**Collected data**.
[START]
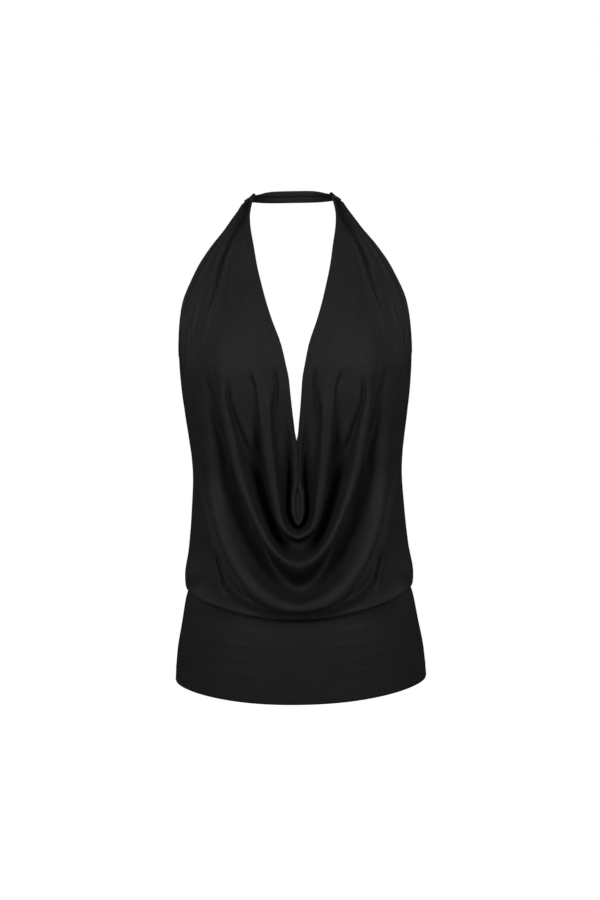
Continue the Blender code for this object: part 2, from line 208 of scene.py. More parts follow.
LOOP_REACH = 8.0                        # the edges of the loop lie within this of the middle
LOOP_SPREAD = 1.15                      # how far over the loop a turned layer spreads; 1 is to the middle
LOOP_APART = 0.5                        # the gap between the layers that spread from its two edges
CREASE_STRAIGHT = 1.0   # how far the cloth moves straight back in a crease, for 1 along its normal

# Creases laid on the panel. height (a trough is negative), half width, the shares of its length
# that it takes to fade in and to fade out, and its places x, z from the top down. Both halves have it.
DRAPE_CREASES = (
    # the pull from the neck to the side of the bust
    (-3.6, 3.6, 0.20, 0.60,
     ((57.5, -10), (61.5, -21), (66.5, -34), (71, -47), (78, -62), (87, -93), (91, -122))),
    (-2.4, 7.0, 0.30, 0.50, ((78, -62), (87, -93), (91.5, -125), (97, -155), (104, -178))),
    (2.0, 4.6, 0.20, 0.50,
     ((66, -26), (73, -38), (80, -52), (86, -68), (93, -89), (101, -120), (108, -150), (114, -180),
      (118, -200))),
    (-11.5, 4.4, 0.03, 0.55,
     ((58, 1), (61, -8), (66, -20), (74, -37), (83, -54), (91, -73), (98.5, -95), (106, -123), (114, -155),
      (122, -184))),
    (1.6, 5.5, 0.30, 0.25, ((119, -133), (127, -155), (136, -184), (139.5, -210), (139.5, -232))),
    (-3.0, 4.5, 0.30, 0.30, ((128, -140), (135, -158), (143.5, -186), (146, -212), (146, -240))),
    # short creases that start sharply below the bust
    (-2.2, 2.4, 0.20, 0.40, ((42, -214), (39.6, -225), (37, -240), (35.5, -256), (33, -268))),
    (-3.8, 2.2, 0.10, 0.40,
     ((26, -216), (25.5, -225), (24.3, -240), (26.5, -255), (28, -271), (27, -286), (26.8, -302),
      (26.5, -318))),
    (-4.0, 2.3, 0.10, 0.55,
     ((58.7, -222), (56, -232), (53.6, -240), (52.4, -255), (51, -271), (49.8, -286), (48.5, -302),
      (49, -315))),
    (-3.4, 2.3, 0.12, 0.65,
     ((88.5, -234), (87, -243), (85.6, -255), (81.7, -271), (76.6, -286), (72.8, -302), (70.2, -317),
      (66.4, -332))),
    (-4.5, 4.0, 0.25, 0.40,
     ((114, -232), (112.4, -240), (107.3, -256), (104.7, -271), (102.2, -286), (98.3, -302), (94.5, -317),
      (90.7, -332), (91, -348), (90, -363), (87, -378))),
    (-1.8, 5.5, 0.50, 0.40, ((119, -206), (116, -226), (111.5, -246), (107, -264))),
    # pinches beside the seam of the hip band
    (-10.5, 3.7, 0.35, 0.25, ((110, -452), (107, -467), (102, -483), (96.5, -497), (90, -509))),
    (-6.5, 3.0, 0.40, 0.30, ((129, -474), (130, -488), (125.5, -501))),
    (-1.6, 3.0, 0.40, 0.40, ((138, -462), (139, -478), (137, -494))),
)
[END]
Reprint the data above from the opening line to the line holding "CREASE_STRAIGHT = 1.0", inclusive, and nothing else.

**Reply**.
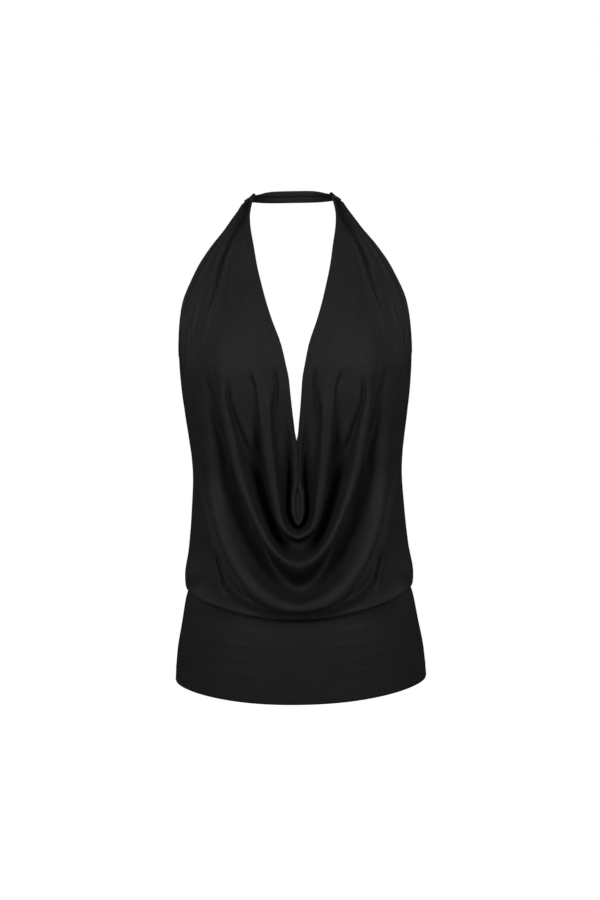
Continue the Blender code for this object: part 2, from line 208 of scene.py. More parts follow.
LOOP_REACH = 8.0                        # the edges of the loop lie within this of the middle
LOOP_SPREAD = 1.15                      # how far over the loop a turned layer spreads; 1 is to the middle
LOOP_APART = 0.5                        # the gap between the layers that spread from its two edges
CREASE_STRAIGHT = 1.0   # how far the cloth moves straight back in a crease, for 1 along its normal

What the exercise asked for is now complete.